Work instructions: The data below must be copied in full and without any change.

Record set:

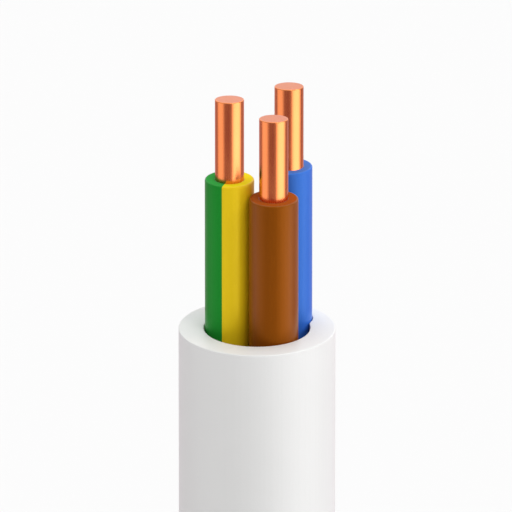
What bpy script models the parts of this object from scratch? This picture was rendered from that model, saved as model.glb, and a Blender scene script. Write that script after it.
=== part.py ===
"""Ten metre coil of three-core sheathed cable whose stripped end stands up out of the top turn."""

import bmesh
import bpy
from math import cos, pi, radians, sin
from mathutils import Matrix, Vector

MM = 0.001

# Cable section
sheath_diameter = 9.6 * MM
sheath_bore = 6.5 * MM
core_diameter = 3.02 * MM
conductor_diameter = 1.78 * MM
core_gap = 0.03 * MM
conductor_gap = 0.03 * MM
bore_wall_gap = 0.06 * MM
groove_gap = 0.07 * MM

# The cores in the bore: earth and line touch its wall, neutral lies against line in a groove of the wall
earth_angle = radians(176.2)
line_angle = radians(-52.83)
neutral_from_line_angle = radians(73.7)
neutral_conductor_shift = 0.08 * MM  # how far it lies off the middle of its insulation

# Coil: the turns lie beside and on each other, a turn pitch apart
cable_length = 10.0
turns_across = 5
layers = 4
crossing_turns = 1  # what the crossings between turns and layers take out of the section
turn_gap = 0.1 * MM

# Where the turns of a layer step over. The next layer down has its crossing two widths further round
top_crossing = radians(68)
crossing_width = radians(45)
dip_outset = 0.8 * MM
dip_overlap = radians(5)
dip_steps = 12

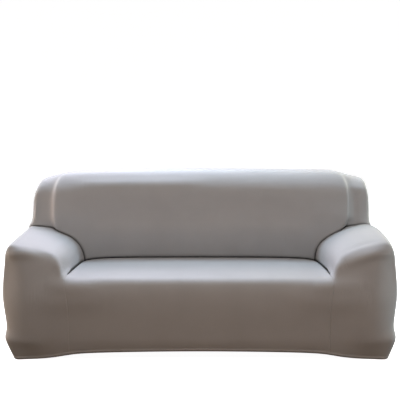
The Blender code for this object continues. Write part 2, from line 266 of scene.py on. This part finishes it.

Task output:
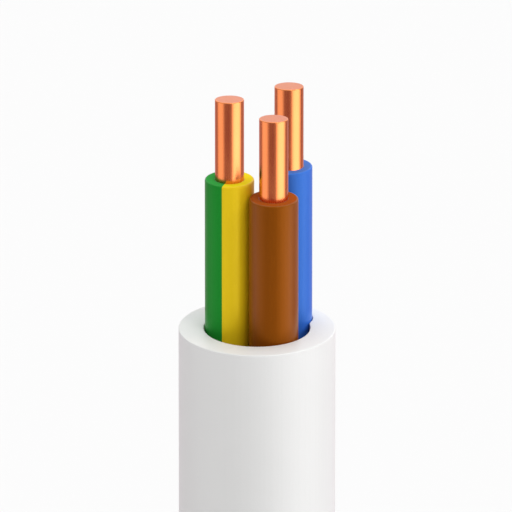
What bpy script models the parts of this object from scratch? This picture was rendered from that model, saved as model.glb, and a Blender scene script. Write that script after it.
=== part.py ===
"""Ten metre coil of three-core sheathed cable whose stripped end stands up out of the top turn."""

import bmesh
import bpy
from math import cos, pi, radians, sin
from mathutils import Matrix, Vector

MM = 0.001

# Cable section
sheath_diameter = 9.6 * MM
sheath_bore = 6.5 * MM
core_diameter = 3.02 * MM
conductor_diameter = 1.78 * MM
core_gap = 0.03 * MM
conductor_gap = 0.03 * MM
bore_wall_gap = 0.06 * MM
groove_gap = 0.07 * MM

# The cores in the bore: earth and line touch its wall, neutral lies against line in a groove of the wall
earth_angle = radians(176.2)
line_angle = radians(-52.83)
neutral_from_line_angle = radians(73.7)
neutral_conductor_shift = 0.08 * MM  # how far it lies off the middle of its insulation

# Coil: the turns lie beside and on each other, a turn pitch apart
cable_length = 10.0
turns_across = 5
layers = 4
crossing_turns = 1  # what the crossings between turns and layers take out of the section
turn_gap = 0.1 * MM

# Where the turns of a layer step over. The next layer down has its crossing two widths further round
top_crossing = radians(68)
crossing_width = radians(45)
dip_outset = 0.8 * MM
dip_overlap = radians(5)
dip_steps = 12

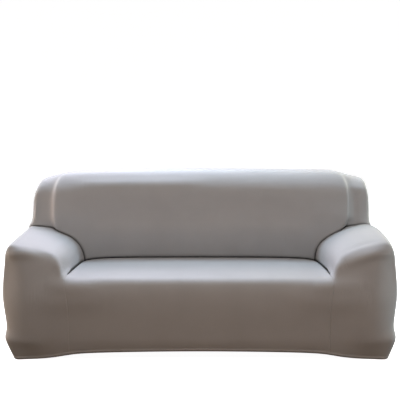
The Blender code for this object continues. Write part 2, from line 266 of scene.py on. This part finishes it.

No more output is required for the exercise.